云的量词几乎都是用雅语来表现,比起数数量,更多的是作为表现形态的语言来使用。虽然没有严格的区别,我们还是来看下不同作品里的不同云朵吧。
「雲の数え方」(雅語的表現)
“云的量词”(雅语表现)
一片 一点 一抹 一切 一本 一筋 一条 一流 一刷毛 一朶 一塊 一群 一叢 一簇 一団 一座 一道 一つ
細かく小さな雲
零碎的小云朵
下村湖人「次郎物語 第二部」
真っ青な空には、一ひらの白い雲がしずかに浮いていた。
点のような細かく小さな雲
像点一样细小的云
岡本かの子 「母と娘」
今朝は晴れて一点の雲もありません。村人達は昨晩の天災の残した跡を修理に忙がしがって居ます。
画筆でなすった程度のほんのわずかな雲
仿佛用画笔擦一下的微小云朵
太宰治 「道化の華」
夜が明けた。空に一抹の雲もなかつた。
細かく小さな雲
零碎的小云朵
種田山頭火 「行乞記 (三)」
曇、だんだん晴れて一きれの雲もない青空となつた、照りすぎる、あんまり明るいとさえ感じた。
飛行機雲などのような、長い筋状の雲
像飞机云那样,长的筋状云
亜木満 「まゆの花」
一万メートル以上の上空を、四本の飛行機雲を残して音もなく飛行して行くのが見えた。確かにB29だ。
長く延びる筋状の雲
拖得很长的筋状云
鳥居民 「昭和二十年第一部(2) 崩壊の兆し」
十一月三日の昼すぎ、名古屋の人びとは、はるかな上空を一筋の飛行機雲を残して東から西へ飛んでいく飛行機を仰ぎ見た。
流れるような長い帯状の雲
仿佛在流动的长条带状云
宮本百合子 「夏遠き山」
丁度、月の光りに浸された原野の真上のところに、二流れ黒雲があった。細く長く、相対して二頭の龍が横わっている通りだ。
刷毛で描いたような雲
像用刷毛绘出的云
小栗虫太郎 「白蟻」
その時、あの滅入るような黄昏が始まっていた。八ヶ岳よりの、黒い一刷毛はけの層雲の間から、一条の金色をした光が落ちていて、それは、瀑布をかけたような壮観だった。
かたまりのようになっている雲
聚成团的云
司馬遼太郎 「坂の上の雲 第一部あとがき」
のぼってゆく坂の上の青い天にもし一朶の白い雲がかがやいているとすれば、それのみをみつめて坂をのぼってゆくであろう。
かたまりのようになっている雲
聚成团的云
堀辰雄 「菜穂子」
南の方はもうすっかり晴れ渡り、いつもよりちかぢかと見える真向うの小山の上に捲き雲が一かたまり残っているきりだった。
群のようになっている雲
成群的云
有島武郎 「カインの末裔」
昆布岳の一角には夕方になるとまた一叢(ひとむら)の雲が湧いて、それを目がけて日が沈んで行った。
一つのまとまりのようになっている雲
仿佛是一整个的云
芥川龍之介 「じゅりあの・吉助」
彼の頭上の天には、一団の油雲が湧き出でて、ほどなく凄じい大雷雨が、沛然(はいぜん)として刑場へ降り注いだ。

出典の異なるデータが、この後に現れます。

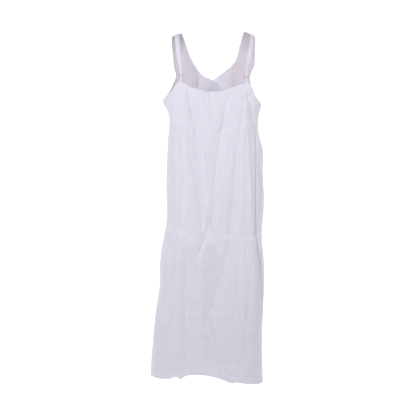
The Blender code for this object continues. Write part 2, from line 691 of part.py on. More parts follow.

山を一座と数えることから、入道雲のように山のような形の雲
形容像积雨云那样形状像山的云
田原徹夫「2007年7月29日朝日歌壇より」
そそり立つ入道雲の一座見ゆ周防灘をどっかと跨ぎ
天に向かって延びているような雲
向着天空延伸的云
ハンス・クリスチアン・アンデルセン 森鷗外訳 「即興詩人」
斜に空に向いて竪立(じゅりつ)せる一道の黒雲あり。形は円柱の如く、色は濃墨の如し。
「雲一つない …」などの表現で
用于表现“万里无云”等情况的时候
坂口安吾 「桐生通信」
関東側よりもむしろ澄みきった太陽が雲一つない青空にさんさんとかがやいている。